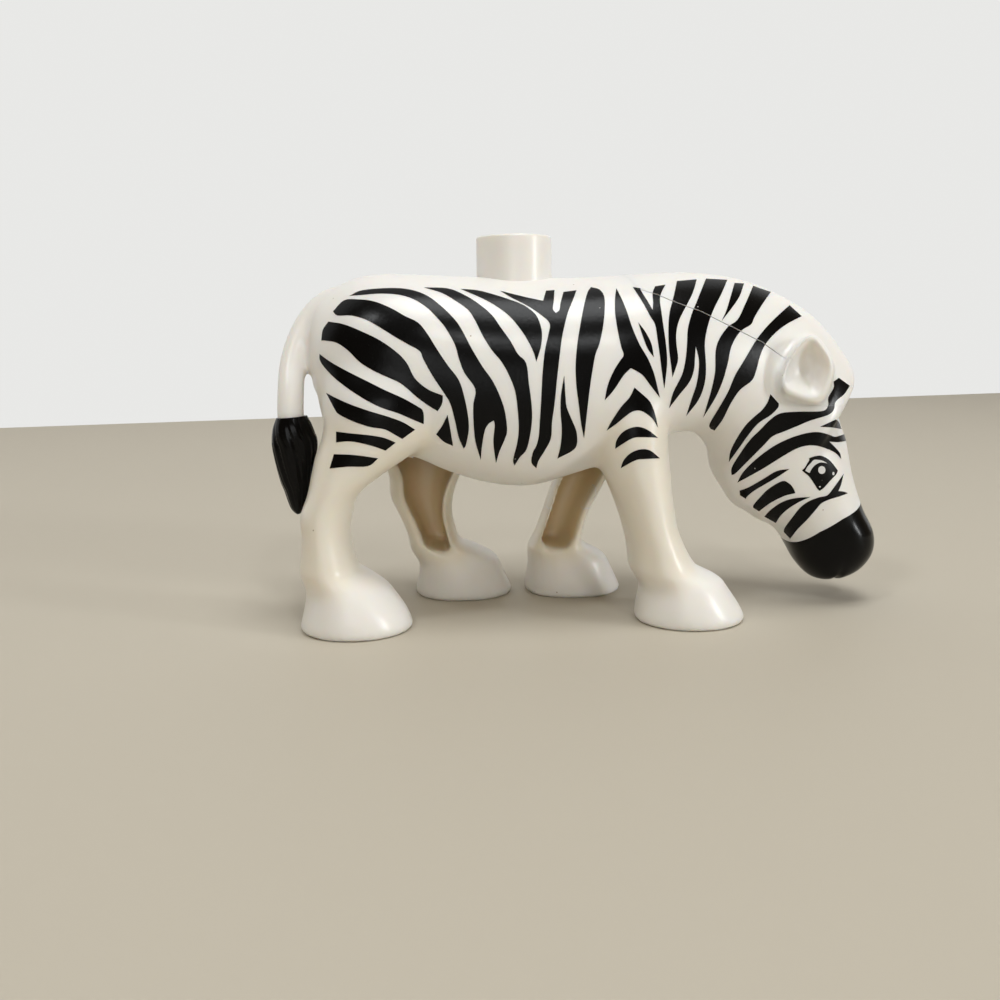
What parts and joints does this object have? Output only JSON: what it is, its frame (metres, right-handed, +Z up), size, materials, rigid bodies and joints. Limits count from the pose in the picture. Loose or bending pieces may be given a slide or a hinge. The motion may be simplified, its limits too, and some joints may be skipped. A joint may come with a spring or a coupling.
{
  "type": "toy wild animal figure",
  "caption": "Moulded toy zebra in a walking pose with lowered head, a round building stud on its back, a mane insert with ears, a belly plate, a black muzzle and a tail tuft.",
  "frame": {"origin": "on the plane under the four hooves, below the middle of the figure's box", "axes": "+X toward the head, +Z up, -Y toward the side that the picture shows"},
  "size_m": [0.077, 0.0292, 0.047],
  "materials": {
    "white_plastic": "soft gloss white moulded plastic with printed black stripes",
    "black_plastic": "glossy black moulded plastic"
  },
  "bodies": {
    "root": {"body_shell": "white_plastic", "mane_insert": "white_plastic", "belly_plate": "white_plastic", "muzzle_cap": "black_plastic", "tail_tuft": "black_plastic"}
  },
  "joints": []
}
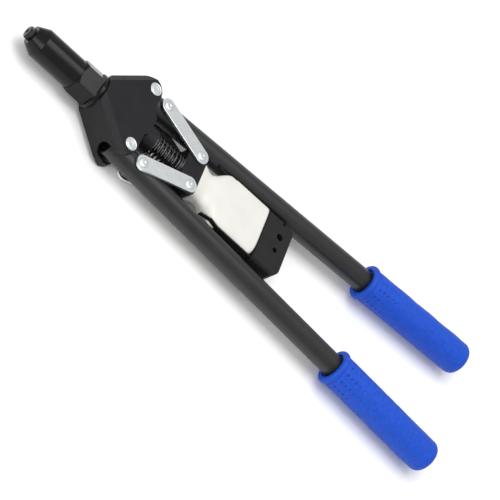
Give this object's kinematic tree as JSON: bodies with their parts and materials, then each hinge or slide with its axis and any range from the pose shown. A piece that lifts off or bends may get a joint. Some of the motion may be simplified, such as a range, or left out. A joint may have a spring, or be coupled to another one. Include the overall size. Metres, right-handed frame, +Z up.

***

**DIRECTION:**
Send back each record exactly as it stands.

**WORKED ANSWER:**
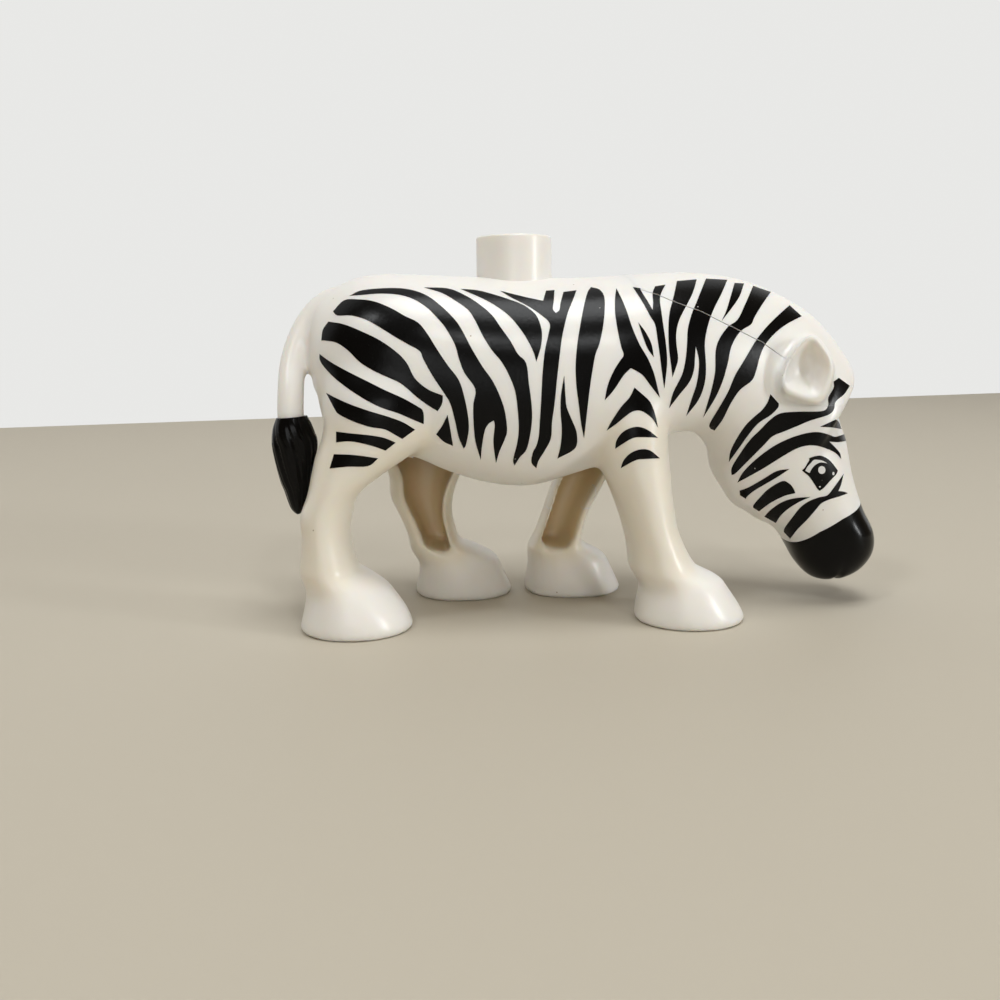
What parts and joints does this object have? Output only JSON: what it is, its frame (metres, right-handed, +Z up), size, materials, rigid bodies and joints. Limits count from the pose in the picture. Loose or bending pieces may be given a slide or a hinge. The motion may be simplified, its limits too, and some joints may be skipped. A joint may come with a spring or a coupling.
{
  "type": "toy wild animal figure",
  "caption": "Moulded toy zebra in a walking pose with lowered head, a round building stud on its back, a mane insert with ears, a belly plate, a black muzzle and a tail tuft.",
  "frame": {"origin": "on the plane under the four hooves, below the middle of the figure's box", "axes": "+X toward the head, +Z up, -Y toward the side that the picture shows"},
  "size_m": [0.077, 0.0292, 0.047],
  "materials": {
    "white_plastic": "soft gloss white moulded plastic with printed black stripes",
    "black_plastic": "glossy black moulded plastic"
  },
  "bodies": {
    "root": {"body_shell": "white_plastic", "mane_insert": "white_plastic", "belly_plate": "white_plastic", "muzzle_cap": "black_plastic", "tail_tuft": "black_plastic"}
  },
  "joints": []
}
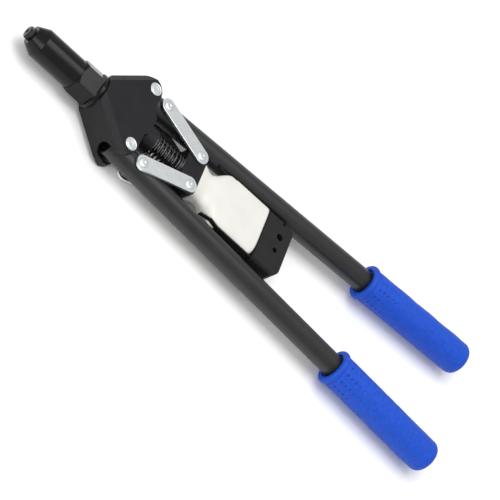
Give this object's kinematic tree as JSON: bodies with their parts and materials, then each hinge or slide with its axis and any range from the pose shown. A piece that lifts off or bends may get a joint. Some of the motion may be simplified, such as a range, or left out. A joint may have a spring, or be coupled to another one. Include the overall size. Metres, right-handed frame, +Z up.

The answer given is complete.